- Problem to work on
Quote precisely the run of lines opening with the line containing "SHELL_FLOOR - 0.2), 6))" and closing with the line containing "bpy.data.objects.remove(obj)", and nothing else.

- Given data
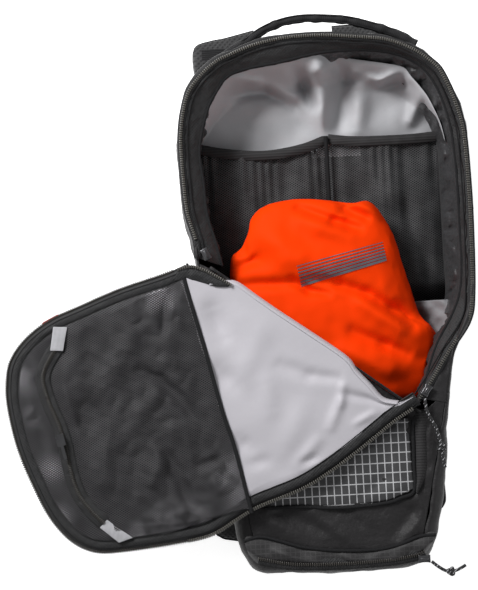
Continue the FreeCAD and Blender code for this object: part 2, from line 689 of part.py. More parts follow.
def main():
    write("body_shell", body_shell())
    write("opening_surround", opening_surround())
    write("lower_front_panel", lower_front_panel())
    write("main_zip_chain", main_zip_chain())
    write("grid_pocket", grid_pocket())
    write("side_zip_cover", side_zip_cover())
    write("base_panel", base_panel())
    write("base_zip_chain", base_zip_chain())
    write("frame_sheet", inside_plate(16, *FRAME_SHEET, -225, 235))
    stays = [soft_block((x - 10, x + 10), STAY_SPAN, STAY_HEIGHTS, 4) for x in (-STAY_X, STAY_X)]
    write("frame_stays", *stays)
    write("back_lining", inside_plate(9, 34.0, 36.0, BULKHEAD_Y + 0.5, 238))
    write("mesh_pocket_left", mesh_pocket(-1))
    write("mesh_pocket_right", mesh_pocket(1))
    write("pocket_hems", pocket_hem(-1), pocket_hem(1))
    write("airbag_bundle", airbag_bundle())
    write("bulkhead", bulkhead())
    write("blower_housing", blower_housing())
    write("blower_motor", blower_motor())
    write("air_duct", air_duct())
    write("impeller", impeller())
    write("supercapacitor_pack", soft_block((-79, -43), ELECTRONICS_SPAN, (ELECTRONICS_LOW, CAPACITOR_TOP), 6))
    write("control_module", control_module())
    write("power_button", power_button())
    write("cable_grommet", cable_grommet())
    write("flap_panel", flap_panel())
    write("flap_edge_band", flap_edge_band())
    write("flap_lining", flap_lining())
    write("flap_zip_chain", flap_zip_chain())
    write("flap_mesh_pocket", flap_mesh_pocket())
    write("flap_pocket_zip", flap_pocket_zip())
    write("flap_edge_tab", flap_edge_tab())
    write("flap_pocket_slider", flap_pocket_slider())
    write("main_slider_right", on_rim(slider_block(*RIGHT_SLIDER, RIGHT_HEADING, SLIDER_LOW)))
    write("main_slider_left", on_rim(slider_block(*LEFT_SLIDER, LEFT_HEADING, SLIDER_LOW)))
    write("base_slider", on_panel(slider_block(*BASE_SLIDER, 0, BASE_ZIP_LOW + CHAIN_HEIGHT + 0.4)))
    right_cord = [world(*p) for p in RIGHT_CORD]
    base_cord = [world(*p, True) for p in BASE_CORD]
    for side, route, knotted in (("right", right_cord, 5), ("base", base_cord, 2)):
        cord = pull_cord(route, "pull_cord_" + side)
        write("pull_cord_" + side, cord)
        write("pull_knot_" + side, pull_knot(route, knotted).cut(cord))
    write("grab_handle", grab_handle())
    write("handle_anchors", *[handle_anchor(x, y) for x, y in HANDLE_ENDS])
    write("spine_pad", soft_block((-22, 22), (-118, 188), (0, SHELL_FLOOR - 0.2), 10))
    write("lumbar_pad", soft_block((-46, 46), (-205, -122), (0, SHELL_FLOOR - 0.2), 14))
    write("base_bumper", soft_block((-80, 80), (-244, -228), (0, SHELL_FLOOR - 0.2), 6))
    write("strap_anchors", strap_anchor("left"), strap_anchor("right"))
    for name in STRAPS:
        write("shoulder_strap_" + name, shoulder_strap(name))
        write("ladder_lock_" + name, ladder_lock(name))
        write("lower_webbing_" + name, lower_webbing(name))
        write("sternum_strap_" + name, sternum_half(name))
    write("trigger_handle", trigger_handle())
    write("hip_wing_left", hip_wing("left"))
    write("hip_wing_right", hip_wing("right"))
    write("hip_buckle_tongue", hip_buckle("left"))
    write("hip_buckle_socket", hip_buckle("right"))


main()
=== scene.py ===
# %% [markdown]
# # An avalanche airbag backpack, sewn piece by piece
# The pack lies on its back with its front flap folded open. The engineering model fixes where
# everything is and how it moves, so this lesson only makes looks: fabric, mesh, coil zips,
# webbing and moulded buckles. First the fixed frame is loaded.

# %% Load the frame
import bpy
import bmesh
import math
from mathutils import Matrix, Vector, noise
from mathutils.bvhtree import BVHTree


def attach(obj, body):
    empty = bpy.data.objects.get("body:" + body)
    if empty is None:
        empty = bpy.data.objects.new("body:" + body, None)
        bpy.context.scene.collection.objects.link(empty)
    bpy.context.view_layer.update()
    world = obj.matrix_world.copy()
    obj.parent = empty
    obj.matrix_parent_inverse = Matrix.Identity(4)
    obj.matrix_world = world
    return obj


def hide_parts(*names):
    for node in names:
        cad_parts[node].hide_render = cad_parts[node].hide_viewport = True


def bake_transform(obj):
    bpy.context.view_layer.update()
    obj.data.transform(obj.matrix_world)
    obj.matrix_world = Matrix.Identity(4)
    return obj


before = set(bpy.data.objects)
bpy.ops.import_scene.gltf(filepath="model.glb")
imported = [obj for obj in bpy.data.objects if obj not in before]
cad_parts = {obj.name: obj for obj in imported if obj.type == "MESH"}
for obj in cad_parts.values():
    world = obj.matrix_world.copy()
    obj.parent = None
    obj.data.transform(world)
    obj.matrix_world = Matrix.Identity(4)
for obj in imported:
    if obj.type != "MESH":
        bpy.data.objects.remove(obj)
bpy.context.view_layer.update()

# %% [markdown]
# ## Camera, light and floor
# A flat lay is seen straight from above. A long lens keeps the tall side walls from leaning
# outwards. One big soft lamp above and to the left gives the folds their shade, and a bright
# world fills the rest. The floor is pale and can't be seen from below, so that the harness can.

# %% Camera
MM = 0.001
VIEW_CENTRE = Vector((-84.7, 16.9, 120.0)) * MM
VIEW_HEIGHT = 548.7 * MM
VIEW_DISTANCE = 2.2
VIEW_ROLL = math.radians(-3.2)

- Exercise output
    write("base_bumper", soft_block((-80, 80), (-244, -228), (0, SHELL_FLOOR - 0.2), 6))
    write("strap_anchors", strap_anchor("left"), strap_anchor("right"))
    for name in STRAPS:
        write("shoulder_strap_" + name, shoulder_strap(name))
        write("ladder_lock_" + name, ladder_lock(name))
        write("lower_webbing_" + name, lower_webbing(name))
        write("sternum_strap_" + name, sternum_half(name))
    write("trigger_handle", trigger_handle())
    write("hip_wing_left", hip_wing("left"))
    write("hip_wing_right", hip_wing("right"))
    write("hip_buckle_tongue", hip_buckle("left"))
    write("hip_buckle_socket", hip_buckle("right"))


main()
=== scene.py ===
# %% [markdown]
# # An avalanche airbag backpack, sewn piece by piece
# The pack lies on its back with its front flap folded open. The engineering model fixes where
# everything is and how it moves, so this lesson only makes looks: fabric, mesh, coil zips,
# webbing and moulded buckles. First the fixed frame is loaded.

# %% Load the frame
import bpy
import bmesh
import math
from mathutils import Matrix, Vector, noise
from mathutils.bvhtree import BVHTree


def attach(obj, body):
    empty = bpy.data.objects.get("body:" + body)
    if empty is None:
        empty = bpy.data.objects.new("body:" + body, None)
        bpy.context.scene.collection.objects.link(empty)
    bpy.context.view_layer.update()
    world = obj.matrix_world.copy()
    obj.parent = empty
    obj.matrix_parent_inverse = Matrix.Identity(4)
    obj.matrix_world = world
    return obj


def hide_parts(*names):
    for node in names:
        cad_parts[node].hide_render = cad_parts[node].hide_viewport = True


def bake_transform(obj):
    bpy.context.view_layer.update()
    obj.data.transform(obj.matrix_world)
    obj.matrix_world = Matrix.Identity(4)
    return obj


before = set(bpy.data.objects)
bpy.ops.import_scene.gltf(filepath="model.glb")
imported = [obj for obj in bpy.data.objects if obj not in before]
cad_parts = {obj.name: obj for obj in imported if obj.type == "MESH"}
for obj in cad_parts.values():
    world = obj.matrix_world.copy()
    obj.parent = None
    obj.data.transform(world)
    obj.matrix_world = Matrix.Identity(4)
for obj in imported:
    if obj.type != "MESH":
        bpy.data.objects.remove(obj)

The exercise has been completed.